# Where to catch redfish in pensacola with no boat



## YakAtak

I just moved to pensacola and Im desperate to catch some reds but i dont have a boat can someone help me out and tell me where some good spots are to catch redfish without a boat


----------



## yucarenow

fishing off the beach is as good of place as any for big bulls.....the closer to the pass the better



if you are looking for slot sized reds i'd recommend going over to gulf breeze and hitting up shoreline boat ramp and walk along the beach and work the different docks and other structure around the grass beds



good luck


----------



## fishaholic

Bob Sikes and the seawall along it can produce reds at times.


----------



## DeepScreams

All around the Glover ramp and wall next to I-10 has been good for me.
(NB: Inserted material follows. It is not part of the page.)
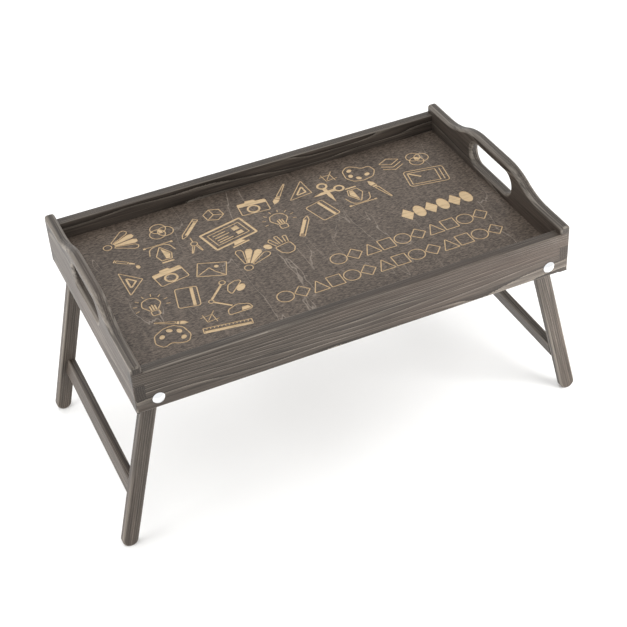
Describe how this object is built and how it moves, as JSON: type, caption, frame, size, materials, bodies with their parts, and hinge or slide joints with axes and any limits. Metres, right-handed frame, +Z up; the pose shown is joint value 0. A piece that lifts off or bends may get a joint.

Reds and flounder are almost always there.


----------



## Chuck3000

Before I got a boat I would go behind johnson's beach and catch slot reds almost every trip, best luck always right around dusk. Live or cut mullet or menhaden fished on the bottom (live is best), making sure to land on a sandy spot between grass beds. The third walkway on the left is where the marked channel comes closest to the beach and was my favorite spot. But yeah if you want to catch big ones go to the pass.

Chuck


----------



## Private Pilot

I would go wade out along the grass flats near Big Sabine or Woodlawn Beach. Since your new here, Big Sabine is about a mile past those big red towers(Portofino Towers)on P'cola beach. There are 5 of them next to each other and Big Sabine is a little cove of shallow grassy water next to it. Use a topwater skitterwalk, chug, popping cork, and maybe some live shrimp to catch them. I have caught and hooked up on many reds there. Good Luck!!


----------



## Rover2cool

1v1 fade


----------